The company says the soda ash side of its business has become unprofitable because of increased energy and labour costs, the high Australian dollar and rising taxes, including the carbon tax.

It has formed a joint venture with SASS Victoria to sell imported soda ash.

Chief executive Guy Roberts says lower international shipping costs have made imports much cheaper, driving down demand for locally produced soda ash.

"The glass industry in particular has seen reduced demand for bottles in Australia and reduced demand for glass windows in Australia," he said.

"In South Australia in particular, increasing costs and taxes have combined over the last four or five years to give the board serious cause for concern.

"We have made attempts to divest the business, and we haven't received any offers sufficiently attractive to warrant accepting them."

'Icing on the cake'

Liberal Senator Simon Birmingham has blamed the carbon tax for the company's plan to end its soda ash production.

"The real, awful truth of this is that Penrice warned this would happen. Penrice made it very clear that the carbon tax would have an adverse impact on jobs at their business. We're now seeing this come true," he said.

Senator Birmingham says it is ironic that the company will now import soda ash, boosting carbon emissions further.

"The emissions that come from importing soda ash will still be produced.
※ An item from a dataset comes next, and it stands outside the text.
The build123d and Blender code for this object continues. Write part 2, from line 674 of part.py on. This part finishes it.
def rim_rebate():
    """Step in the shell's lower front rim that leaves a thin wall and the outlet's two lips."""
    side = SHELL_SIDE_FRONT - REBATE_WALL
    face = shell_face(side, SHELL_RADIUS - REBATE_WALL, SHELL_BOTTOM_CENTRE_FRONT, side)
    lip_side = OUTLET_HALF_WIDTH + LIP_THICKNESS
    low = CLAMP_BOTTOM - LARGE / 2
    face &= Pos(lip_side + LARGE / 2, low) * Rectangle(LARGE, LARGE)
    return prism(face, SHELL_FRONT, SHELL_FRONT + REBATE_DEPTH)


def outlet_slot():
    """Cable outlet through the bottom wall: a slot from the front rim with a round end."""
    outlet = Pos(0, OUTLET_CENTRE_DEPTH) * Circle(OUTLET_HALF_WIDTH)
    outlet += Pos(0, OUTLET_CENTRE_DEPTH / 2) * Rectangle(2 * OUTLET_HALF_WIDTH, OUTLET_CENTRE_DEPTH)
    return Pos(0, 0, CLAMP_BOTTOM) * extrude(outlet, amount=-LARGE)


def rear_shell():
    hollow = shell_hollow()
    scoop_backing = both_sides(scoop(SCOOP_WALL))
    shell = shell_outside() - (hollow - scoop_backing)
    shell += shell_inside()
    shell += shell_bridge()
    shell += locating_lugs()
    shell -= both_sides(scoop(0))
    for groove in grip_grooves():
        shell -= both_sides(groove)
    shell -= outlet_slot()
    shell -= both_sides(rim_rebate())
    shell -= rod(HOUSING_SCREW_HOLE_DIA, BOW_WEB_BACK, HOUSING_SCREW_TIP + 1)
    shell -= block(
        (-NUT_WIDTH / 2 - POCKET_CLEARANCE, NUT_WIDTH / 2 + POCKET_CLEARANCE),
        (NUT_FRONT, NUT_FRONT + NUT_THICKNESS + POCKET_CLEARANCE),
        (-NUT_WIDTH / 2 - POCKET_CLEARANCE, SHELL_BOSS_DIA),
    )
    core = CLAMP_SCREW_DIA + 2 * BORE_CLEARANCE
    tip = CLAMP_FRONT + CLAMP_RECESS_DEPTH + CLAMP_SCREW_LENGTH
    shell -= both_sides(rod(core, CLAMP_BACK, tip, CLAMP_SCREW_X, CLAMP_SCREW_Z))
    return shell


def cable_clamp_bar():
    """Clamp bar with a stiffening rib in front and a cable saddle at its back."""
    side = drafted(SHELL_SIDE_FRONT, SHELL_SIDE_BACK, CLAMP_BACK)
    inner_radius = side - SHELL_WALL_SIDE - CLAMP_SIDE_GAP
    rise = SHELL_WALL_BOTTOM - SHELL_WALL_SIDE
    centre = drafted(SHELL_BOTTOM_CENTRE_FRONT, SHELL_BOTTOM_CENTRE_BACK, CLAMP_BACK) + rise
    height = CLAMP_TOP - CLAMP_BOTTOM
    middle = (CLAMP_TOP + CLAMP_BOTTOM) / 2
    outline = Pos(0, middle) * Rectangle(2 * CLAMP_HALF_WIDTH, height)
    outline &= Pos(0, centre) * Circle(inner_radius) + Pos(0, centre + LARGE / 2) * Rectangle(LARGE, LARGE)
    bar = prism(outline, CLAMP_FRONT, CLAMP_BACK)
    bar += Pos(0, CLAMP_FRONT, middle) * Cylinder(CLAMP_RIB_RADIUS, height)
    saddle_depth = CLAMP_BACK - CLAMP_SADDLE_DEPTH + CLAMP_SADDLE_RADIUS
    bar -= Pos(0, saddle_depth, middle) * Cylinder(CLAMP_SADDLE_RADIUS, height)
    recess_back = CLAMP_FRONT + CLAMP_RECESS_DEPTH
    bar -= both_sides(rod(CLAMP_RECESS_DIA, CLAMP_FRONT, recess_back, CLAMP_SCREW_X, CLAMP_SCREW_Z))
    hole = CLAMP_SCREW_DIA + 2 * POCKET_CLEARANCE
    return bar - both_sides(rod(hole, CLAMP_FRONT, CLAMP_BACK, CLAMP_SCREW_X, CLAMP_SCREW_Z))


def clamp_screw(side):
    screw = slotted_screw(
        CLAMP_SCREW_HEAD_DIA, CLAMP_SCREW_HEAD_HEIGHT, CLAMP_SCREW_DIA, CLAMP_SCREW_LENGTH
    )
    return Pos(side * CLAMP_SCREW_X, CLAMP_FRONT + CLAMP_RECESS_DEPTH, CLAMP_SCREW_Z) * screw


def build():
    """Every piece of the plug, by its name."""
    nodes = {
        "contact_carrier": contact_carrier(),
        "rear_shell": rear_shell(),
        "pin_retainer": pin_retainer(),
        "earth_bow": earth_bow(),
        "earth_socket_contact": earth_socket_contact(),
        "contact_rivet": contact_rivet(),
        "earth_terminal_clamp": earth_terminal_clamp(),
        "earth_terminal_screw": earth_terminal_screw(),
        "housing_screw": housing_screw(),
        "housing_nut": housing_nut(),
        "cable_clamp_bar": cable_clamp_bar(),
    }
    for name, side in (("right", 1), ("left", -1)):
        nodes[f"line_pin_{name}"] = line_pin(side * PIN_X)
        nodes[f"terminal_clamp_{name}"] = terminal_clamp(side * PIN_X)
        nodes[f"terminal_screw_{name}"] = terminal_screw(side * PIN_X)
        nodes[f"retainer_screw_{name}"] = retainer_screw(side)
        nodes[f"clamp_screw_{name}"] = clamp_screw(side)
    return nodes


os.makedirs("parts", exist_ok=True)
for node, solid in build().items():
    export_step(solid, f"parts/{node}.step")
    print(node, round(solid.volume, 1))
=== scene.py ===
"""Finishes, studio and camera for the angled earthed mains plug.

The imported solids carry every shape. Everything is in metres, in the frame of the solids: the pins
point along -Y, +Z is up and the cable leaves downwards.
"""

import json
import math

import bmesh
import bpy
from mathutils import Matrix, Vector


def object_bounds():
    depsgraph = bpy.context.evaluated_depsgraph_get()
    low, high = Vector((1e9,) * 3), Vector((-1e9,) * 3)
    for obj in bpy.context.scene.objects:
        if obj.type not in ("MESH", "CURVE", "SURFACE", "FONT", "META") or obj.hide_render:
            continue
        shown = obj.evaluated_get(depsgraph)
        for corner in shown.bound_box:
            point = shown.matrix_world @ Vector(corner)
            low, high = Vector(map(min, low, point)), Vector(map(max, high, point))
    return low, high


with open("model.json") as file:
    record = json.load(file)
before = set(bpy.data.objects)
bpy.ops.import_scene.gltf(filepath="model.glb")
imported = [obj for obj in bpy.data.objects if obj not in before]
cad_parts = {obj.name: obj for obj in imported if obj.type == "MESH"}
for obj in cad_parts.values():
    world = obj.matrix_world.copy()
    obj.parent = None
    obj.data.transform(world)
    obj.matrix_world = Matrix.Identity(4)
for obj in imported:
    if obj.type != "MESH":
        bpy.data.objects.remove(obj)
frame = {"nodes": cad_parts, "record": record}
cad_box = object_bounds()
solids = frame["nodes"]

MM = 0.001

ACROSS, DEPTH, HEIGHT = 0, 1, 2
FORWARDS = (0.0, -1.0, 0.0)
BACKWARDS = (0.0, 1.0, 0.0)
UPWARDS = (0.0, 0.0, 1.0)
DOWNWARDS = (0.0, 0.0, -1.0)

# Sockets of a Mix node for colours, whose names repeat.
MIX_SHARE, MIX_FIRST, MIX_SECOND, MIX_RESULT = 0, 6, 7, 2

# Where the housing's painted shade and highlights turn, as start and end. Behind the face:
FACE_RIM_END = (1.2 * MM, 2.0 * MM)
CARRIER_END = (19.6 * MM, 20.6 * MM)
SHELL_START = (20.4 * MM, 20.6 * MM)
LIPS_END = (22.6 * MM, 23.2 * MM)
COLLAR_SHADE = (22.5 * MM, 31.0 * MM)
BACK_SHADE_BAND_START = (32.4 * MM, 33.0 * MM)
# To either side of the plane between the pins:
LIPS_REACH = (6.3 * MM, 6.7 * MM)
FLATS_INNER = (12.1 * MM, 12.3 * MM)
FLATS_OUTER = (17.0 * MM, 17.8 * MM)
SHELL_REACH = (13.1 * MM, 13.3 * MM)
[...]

They'll just be produced in a country that doesn't have a carbon tax and then that product will be transported to Australia with additional emissions in that transportation."

But Penrice says the carbon tax was not among the main reasons for its decision.

"If I describe the carbon tax as the icing on the cake, that'd be about how I feel at the moment," Mr Roberts said.

"It is not the reason that we're closing this plant, as we can all observe, there are a lot of factors at play here, but the carbon tax, on top of all these other factors, is very difficult to manage."

Environmental benefit

Mr Roberts says the the closure will have some benefits for the environment.

"Once we turn off the soda ash plant the production of calsilt will cease, as will the very expensive calsilt recovery operation," he said.

"We will also cease the requirement for ammonia and we would cease discharging ammonia into the air and into the Port River."

The company says there will be less demand for limestone from the company's mine at Angaston in the Barossa Valley but says no job losses are forecast at that site.

It says its other operations, including sodium carbonate production and a new selective salts recovery technology for the coal seam gas industry, remain profitable.

The Osborne plant will continue to produce quicklime for use in cement.